# My Chaos Narrative-66 Years of Bipolar Disorder



## RonPrice (Apr 17, 2010)

BIPOLAR DISORDER:

A Personal Analysis of My Chaos Narrative

A Longitudinal Context: October 1943 To April 2010
10th Edition

By
Ron Price of George Town Tasmania Australia
(135 Pages: Font 14—50,000 words)

1. Preamble and Introduction:

1.1 This is a small book. Ten years ago it started out as a brief essay and it is now an appendix to my memoirs, a five volume 2600 page opus found in whole and in part at various places on the internet. Both this small book and my memoirs could benefit from the assistance of one, Rob Cowley, affectionately known in publishing circles back in the seventies and early eighties as “the Boston slasher.” His editing was regarded in some circles as constructive and deeply sensitive. If he could amputate several dozen pages, several thousand words, of this exploration of my life experience of bipolar disorder(BPD) with minimal agony to my emotional equipment I’m sure readers would be the beneficiaries. But, alas, I think Bob is dead. 

I did find an editor, a proofreader and friend who did not slash and burn but left my soul quite intact as he waded through my labyrinthine passages, smoothed them all out and excised undesirable elements. But this editor is in the late evening of his life and, after editing several hundred pages of my writing, he has tired of the exercise and so I am left on my own. I have begun to assume the role that Cowley exercised so well in life as the Boston slasher, but it is a difficult and relentless role and I, therefore, only take it up sporadically given the quantity of my writing which requires editing. Without my editor friend, I advise readers not to hold their breath waiting for me to do what is a necessary edit in this now lengthy work.


1.2 This is a longitudinal, retrospective account going back to my conception in the last half of October 1943. Neurobiological, neuropsychiatric and affective disorders like BPD have diverse manifestations and symptomatology as well as a broad range of age of onset and specificity of symptoms. Little is still known about its pathogenesis, that is, the origin and development of the disease.
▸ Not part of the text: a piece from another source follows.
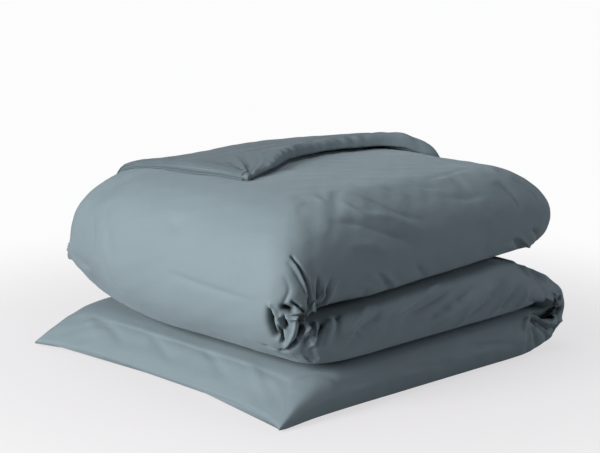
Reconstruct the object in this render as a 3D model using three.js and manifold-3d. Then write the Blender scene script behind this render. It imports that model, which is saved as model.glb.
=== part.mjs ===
// A superking duvet in its buttoned cover, folded lengthwise in three and then in four: a bottom, a middle
// and a top run lie on each other, and the mouth end is turned back over the top run as a thin flap.
// Millimetres, +Z up. +X runs from the foot edge to the lower fold, +Y from the front side to the back.
// The origin is the centre of the base.
import * as THREE from "three";
import { LoftGeometry } from "three/addons/geometries/LoftGeometry.js";
import { mergeVertices } from "three/addons/utils/BufferGeometryUtils.js";
import Module from "manifold-3d";

const wasm = await Module();
wasm.setup();

// Overall sizes of the folded stack
const stackWidth = 750;
const footX = -400;
const lowerNoseX = 400;
const upperNoseX = -395;
const topEndX = 375;

// Heights: the creases are planes that rise gently towards +X
const lowerCreaseZ = 66;
const lowerCreaseSlope = 0.03;
const upperCreaseZ = 172;
const upperCreaseSlope = 0.055;
const crownZ = 378;

// Cloth, wadding and clearances
const clothWall = 2;
const tickingWall = 1.5;
const layerGap = 0.5;
const foldGap = 0.3;
const footEdgeHeight = 12;

// How far the sides and the plan corners are rounded
const slopedSide = { radius: 105, flat: 0.4 };
const fullSide = { radius: 62, flat: 0.56 };
const cornerRadius = 60;

// Fold shapes
const footRise = 105;
const lowerNoseDepth = 84;
const lowerNoseTop = 215;
const upperFoldDepth = 100;
const crownRiseLength = 160;
const crownFallLength = 120;
const topEndZ = 275;
const topEndUnder = 70;
const bluntNose = 1;

// Nested layers are all drawn at these distances from the two ends and the two sides of a run, so that they
// stay parallel. A layer's skip is the number of end stations it stays back.
const endStations = [0, 12, 34, 42, 50, 84, 130];
const sideStations = [0, 18, 50, 100, 200];
const cavitySkip = 1;
const tickingSkip = 2;
const hollowSkip = 3;
const wadSkip = 4;

// Openings in the walls where cover and insert pass from one run into the next
const throatMargin = 108;
const throatHalfHeight = 12;
const lowerThroatFrom = 110;
const lowerThroatTo = 50;
const upperThroatFrom = 30;
const upperThroatTo = 90;

// The turned-back flap
const flapMouthX = -226;
const flapHingeX = 312;
const flapFrontY = -118;
const flapBackY = 354;
const flapLift = 3;
const flapEdgeHeight = 10;
const flapHingeHeight = 3;
const flapLoft = 9;
const flapShoulder = 60;
const flapHingeTaper = 30;
const flapSideWall = 5;
const mouthStations = [0, 24, 44, 52, 60, 104];
const hingeStations = [0, 14, 15, 30, 60];
const flapSideStations = [0, 8, 24, 60];

// The mouth's closure
const hemHeight = 1.2;
const hemGap = 0.3;
const buttonCount = 5;
const buttonRadius = 9;
const buttonHeight = 2.4;
const buttonHoleRadius = 1;
const buttonHoleCircle = 3;
const buttonSetback = 14;
const mouthRest = 0.4;

// Corner ties of the cover, loops of the insert and the label
const ringOuter = 7;
const ringInner = 4.4;
const ringHeight = 1;
const footRingSetback = 21;
const footRingInset = 90;
const mouthRingSetback = 33;
const mouthRingInset = 30;
const labelLength = 44;
const labelDepth = 16;
const labelHeight = 0.8;

// Colours of the finishes
const clothFinish = { color: 0x7f929b, roughness: 0.85, metalness: 0 };
const tickingFinish = { color: 0xf1efe9, roughness: 0.9, metalness: 0 };
const fillingFinish = { color: 0xfbfaf7, roughness: 1, metalness: 0 };
const buttonFinish = { color: 0x76868e, roughness: 0.35, metalness: 0 };
const tapeFinish = { color: 0x8d9ca3, roughness: 0.9, metalness: 0 };
const labelFinish = { color: 0xf5f4f0, roughness: 0.8, metalness: 0 };

// ---------------------------------------------------------------- outlines
const halfWidth = stackWidth / 2;
const clamp01 = (t) => Math.min(1, Math.max(0, t));
const quarterRound = (t) => Math.sqrt(1 - (1 - clamp01(t)) ** 2);
const mix = (a, b, t) => a + (b - a) * t;

const lowerCrease = (x) => lowerCreaseZ + lowerCreaseSlope * (x - upperNoseX - upperFoldDepth);
const upperCrease = (x) => upperCreaseZ + upperCreaseSlope * (x - upperNoseX);

// A run is one straight stretch of the folded duvet, between x = from and x = to. Its underside and top are
// functions of x and of where its ends are at that place across the width. Heights are drawn towards
// the pivot near the two sides, which rounds them.
const bottomRun = {
  from: footX,
  to: lowerNoseX,
  pivot: 0,
  side: slopedSide,
  underside: (x, start, end) => {
    const t = (end + bluntNose - x) / lowerNoseDepth;
    return lowerCrease(end) * (1 - quarterRound(t));
  },
  top: (x, start) => {
    const t = clamp01((x - start) / footRise);
    return mix(footEdgeHeight, lowerCrease(x), Math.sin((t * Math.PI) / 2)) - foldGap;
  },
};

const middleRun = {
  from: upperNoseX,
  to: lowerNoseX,
  pivot: (lowerCreaseZ + upperCreaseZ) / 2 + 12,
  side: fullSide,
  underside: (x, start) => {
    const t = (x - start + bluntNose) / upperFoldDepth;
    return mix(upperCrease(start), lowerCrease(x) + foldGap, quarterRound(t));
  },
  top: (x, start, end) => {
    const t = clamp01((end + bluntNose - x) / lowerNoseTop);
    return mix(lowerCrease(end), upperCrease(x), t ** 0.75) - foldGap;
  },
};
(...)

What follows is one person’s story, one person’s life experience of BPD. It is my personal life-narrative with the diverse manifestations, the symptomology of BPD as I experienced it. 

1.3 I make reference to a strong genetic contribution to the aetiology of BPD, a genetic predisposition, a genetic susceptibility as a factor in the pathogenesis of BPD. A family history, what is sometimes referred to as a family pedigree, of affective disorder in a first-degree relative, in my case my mother(1904-1978) is relevant to this narrative. My mother had a mild case of what may very well have been BPD, at least I have come to think of her mood swings as falling into a significantly high place in what is sometimes called the BPD spectrum during her 75 year life. Her mood-swing disability or affective disorder, though, was never given the formal medical diagnosis manic-depressive(MD), a term which was replaced in 1980 after she died by the term BPD.